Quote the entries below from the line with "Recreate this object" through the line with "floor is Z = 0.", both ends included, and only those lines.
--- START OF Records provided ---
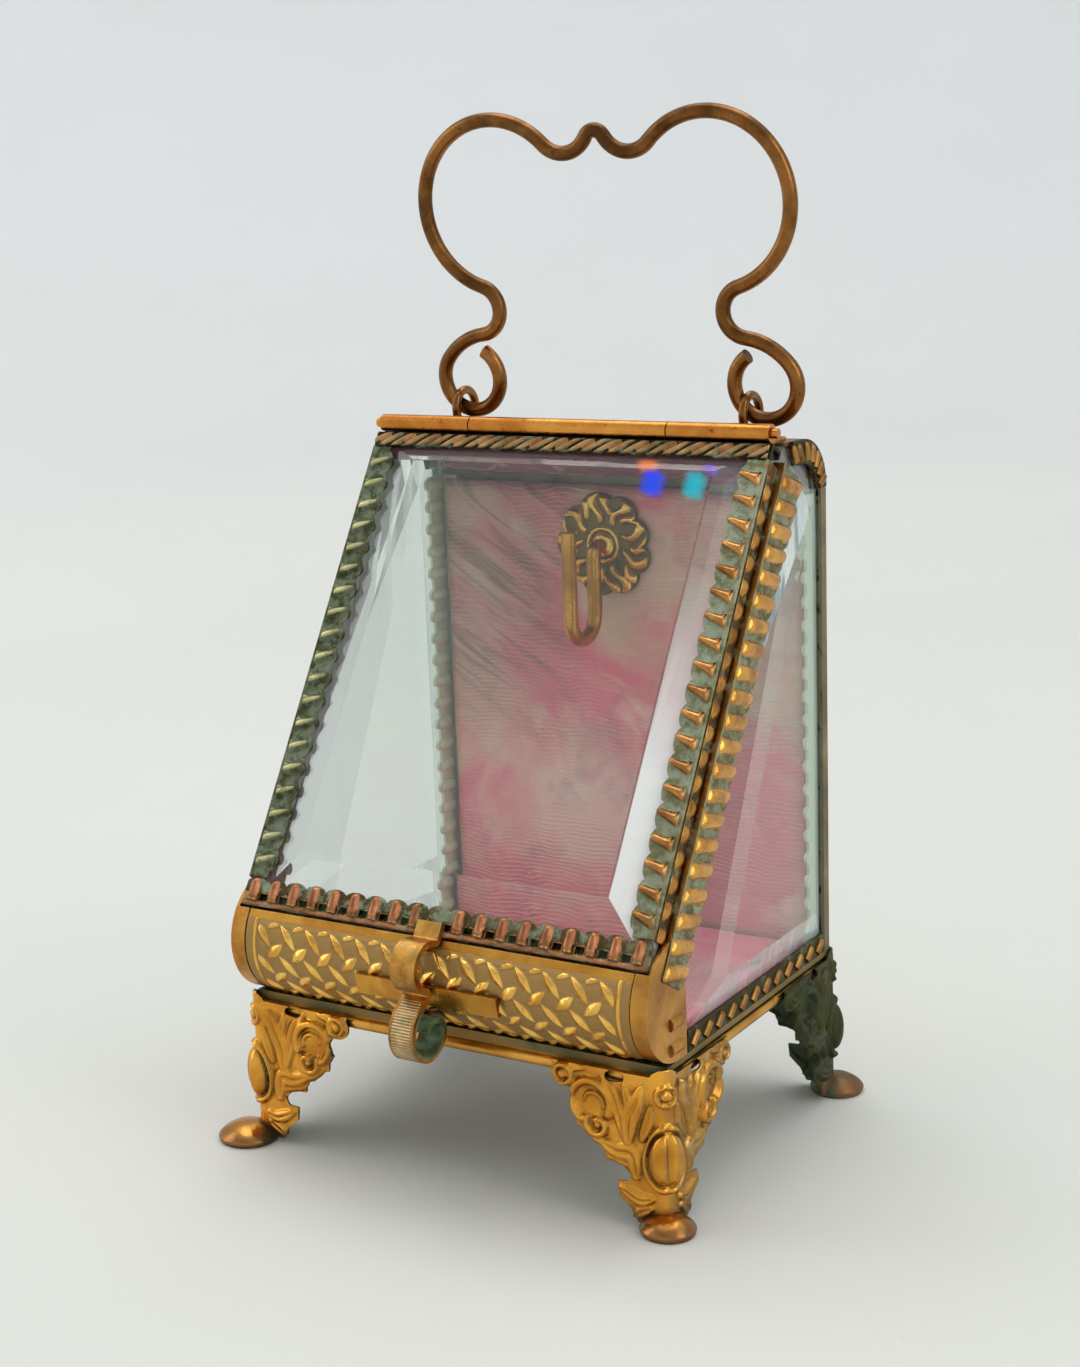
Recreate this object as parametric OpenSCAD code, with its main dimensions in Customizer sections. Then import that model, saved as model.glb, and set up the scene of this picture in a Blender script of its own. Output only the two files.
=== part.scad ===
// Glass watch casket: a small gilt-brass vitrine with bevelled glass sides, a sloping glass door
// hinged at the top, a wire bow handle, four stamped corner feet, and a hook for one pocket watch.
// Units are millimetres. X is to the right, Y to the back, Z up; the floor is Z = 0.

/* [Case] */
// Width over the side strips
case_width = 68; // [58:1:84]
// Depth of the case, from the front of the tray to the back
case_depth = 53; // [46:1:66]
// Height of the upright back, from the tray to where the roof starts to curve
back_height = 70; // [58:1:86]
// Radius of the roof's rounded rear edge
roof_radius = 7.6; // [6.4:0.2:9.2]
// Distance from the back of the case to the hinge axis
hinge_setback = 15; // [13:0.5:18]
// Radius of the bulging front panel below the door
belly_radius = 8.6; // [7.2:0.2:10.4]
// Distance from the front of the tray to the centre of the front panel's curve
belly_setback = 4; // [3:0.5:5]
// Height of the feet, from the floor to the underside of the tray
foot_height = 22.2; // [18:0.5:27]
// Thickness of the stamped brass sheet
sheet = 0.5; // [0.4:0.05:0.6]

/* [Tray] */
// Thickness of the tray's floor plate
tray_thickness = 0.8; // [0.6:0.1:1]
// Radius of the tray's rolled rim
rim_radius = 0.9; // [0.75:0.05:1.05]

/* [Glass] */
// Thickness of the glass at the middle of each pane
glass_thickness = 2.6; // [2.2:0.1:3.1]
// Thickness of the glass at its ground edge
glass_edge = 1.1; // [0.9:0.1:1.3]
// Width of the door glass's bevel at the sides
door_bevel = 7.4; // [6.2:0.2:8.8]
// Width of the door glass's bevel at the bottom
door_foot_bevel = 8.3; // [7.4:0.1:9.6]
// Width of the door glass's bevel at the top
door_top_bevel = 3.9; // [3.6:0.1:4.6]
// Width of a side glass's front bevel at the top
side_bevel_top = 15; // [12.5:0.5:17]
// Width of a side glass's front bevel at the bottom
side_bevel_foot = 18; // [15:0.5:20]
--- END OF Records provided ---
--- START OF Records provided ---
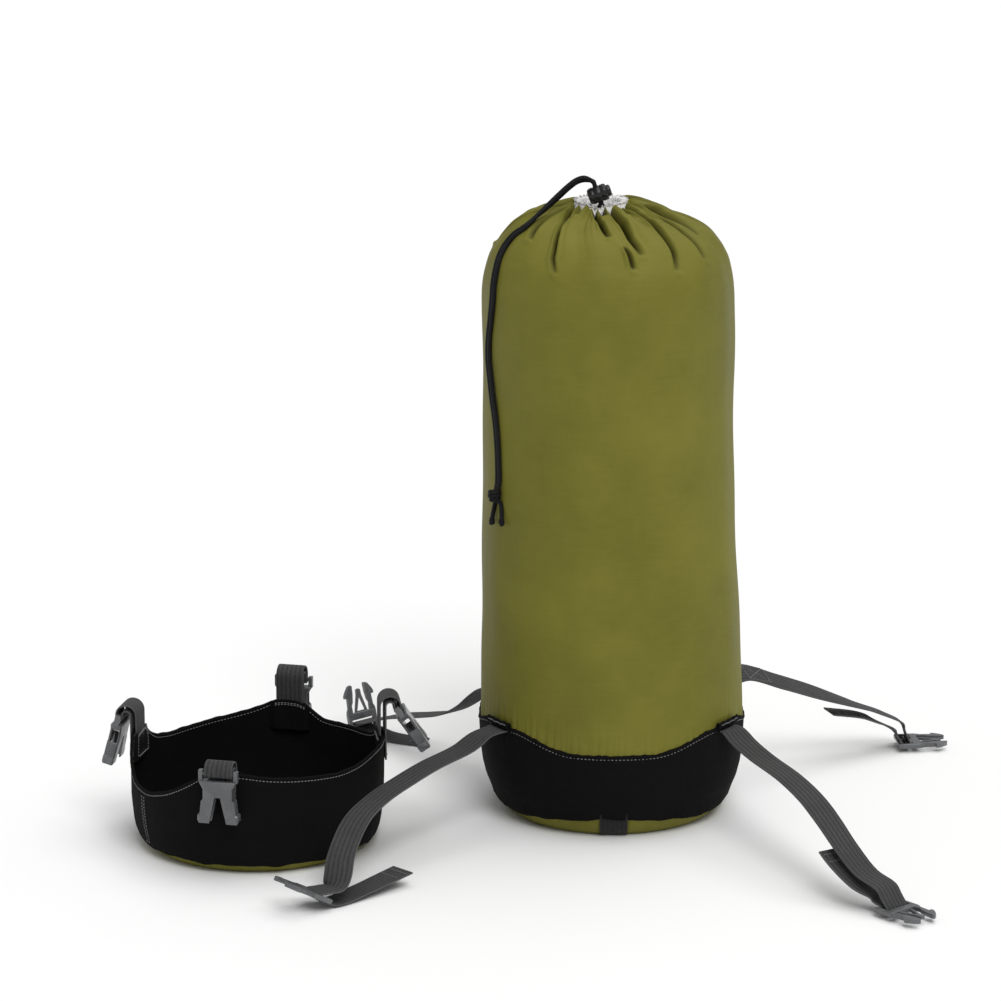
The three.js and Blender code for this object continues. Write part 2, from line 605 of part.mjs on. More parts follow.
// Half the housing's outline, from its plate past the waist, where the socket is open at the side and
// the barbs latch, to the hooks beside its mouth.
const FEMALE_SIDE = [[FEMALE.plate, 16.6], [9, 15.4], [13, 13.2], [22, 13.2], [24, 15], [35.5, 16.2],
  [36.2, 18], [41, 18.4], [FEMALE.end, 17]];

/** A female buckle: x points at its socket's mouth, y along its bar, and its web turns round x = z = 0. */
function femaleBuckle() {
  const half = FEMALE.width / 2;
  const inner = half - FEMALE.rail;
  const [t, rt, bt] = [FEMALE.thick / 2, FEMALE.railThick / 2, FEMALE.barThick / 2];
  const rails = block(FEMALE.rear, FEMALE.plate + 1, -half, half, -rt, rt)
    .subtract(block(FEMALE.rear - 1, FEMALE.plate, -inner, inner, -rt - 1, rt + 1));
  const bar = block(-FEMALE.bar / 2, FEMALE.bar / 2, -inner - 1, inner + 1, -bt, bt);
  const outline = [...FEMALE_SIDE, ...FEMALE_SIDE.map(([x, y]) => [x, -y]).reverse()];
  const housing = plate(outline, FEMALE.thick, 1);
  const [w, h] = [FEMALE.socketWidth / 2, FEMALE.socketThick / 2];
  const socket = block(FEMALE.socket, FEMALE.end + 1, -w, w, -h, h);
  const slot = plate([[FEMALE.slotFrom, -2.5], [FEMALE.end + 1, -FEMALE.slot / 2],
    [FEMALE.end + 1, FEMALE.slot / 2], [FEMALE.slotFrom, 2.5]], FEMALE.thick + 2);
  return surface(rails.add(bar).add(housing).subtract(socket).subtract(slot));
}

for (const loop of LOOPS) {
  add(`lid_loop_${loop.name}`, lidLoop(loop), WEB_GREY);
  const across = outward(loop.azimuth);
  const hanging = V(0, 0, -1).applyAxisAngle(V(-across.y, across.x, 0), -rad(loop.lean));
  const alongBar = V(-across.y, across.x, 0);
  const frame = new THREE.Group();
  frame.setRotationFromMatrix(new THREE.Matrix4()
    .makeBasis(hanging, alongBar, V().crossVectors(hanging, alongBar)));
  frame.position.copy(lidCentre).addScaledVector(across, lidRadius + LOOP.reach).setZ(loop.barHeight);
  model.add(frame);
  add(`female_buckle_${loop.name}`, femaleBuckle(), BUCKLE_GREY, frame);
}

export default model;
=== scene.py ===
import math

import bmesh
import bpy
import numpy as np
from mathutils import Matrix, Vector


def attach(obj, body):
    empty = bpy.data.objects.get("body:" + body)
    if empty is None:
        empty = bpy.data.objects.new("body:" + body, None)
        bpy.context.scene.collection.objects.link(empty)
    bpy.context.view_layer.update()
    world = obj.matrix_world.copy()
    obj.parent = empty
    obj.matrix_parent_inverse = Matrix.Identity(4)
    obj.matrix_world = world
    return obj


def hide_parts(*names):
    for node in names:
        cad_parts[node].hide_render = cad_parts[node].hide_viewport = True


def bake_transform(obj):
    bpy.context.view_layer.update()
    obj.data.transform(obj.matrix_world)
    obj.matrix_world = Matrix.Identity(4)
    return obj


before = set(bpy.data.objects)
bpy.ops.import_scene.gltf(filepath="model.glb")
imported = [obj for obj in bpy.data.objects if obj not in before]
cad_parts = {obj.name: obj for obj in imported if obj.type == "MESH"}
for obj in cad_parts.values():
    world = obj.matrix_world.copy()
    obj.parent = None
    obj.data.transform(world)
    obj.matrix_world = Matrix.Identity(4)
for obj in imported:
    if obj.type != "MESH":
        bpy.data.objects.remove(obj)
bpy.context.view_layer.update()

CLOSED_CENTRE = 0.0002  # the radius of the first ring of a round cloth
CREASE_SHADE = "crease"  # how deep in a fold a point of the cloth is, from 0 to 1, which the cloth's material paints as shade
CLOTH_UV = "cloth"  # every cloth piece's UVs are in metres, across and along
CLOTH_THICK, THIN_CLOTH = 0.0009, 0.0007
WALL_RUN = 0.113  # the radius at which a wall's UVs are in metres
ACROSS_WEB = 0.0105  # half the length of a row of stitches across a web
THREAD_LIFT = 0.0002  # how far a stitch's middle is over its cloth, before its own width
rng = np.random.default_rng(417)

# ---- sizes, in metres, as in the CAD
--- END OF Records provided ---
Exercise result »
Recreate this object as parametric OpenSCAD code, with its main dimensions in Customizer sections. Then import that model, saved as model.glb, and set up the scene of this picture in a Blender script of its own. Output only the two files.
=== part.scad ===
// Glass watch casket: a small gilt-brass vitrine with bevelled glass sides, a sloping glass door
// hinged at the top, a wire bow handle, four stamped corner feet, and a hook for one pocket watch.
// Units are millimetres. X is to the right, Y to the back, Z up; the floor is Z = 0.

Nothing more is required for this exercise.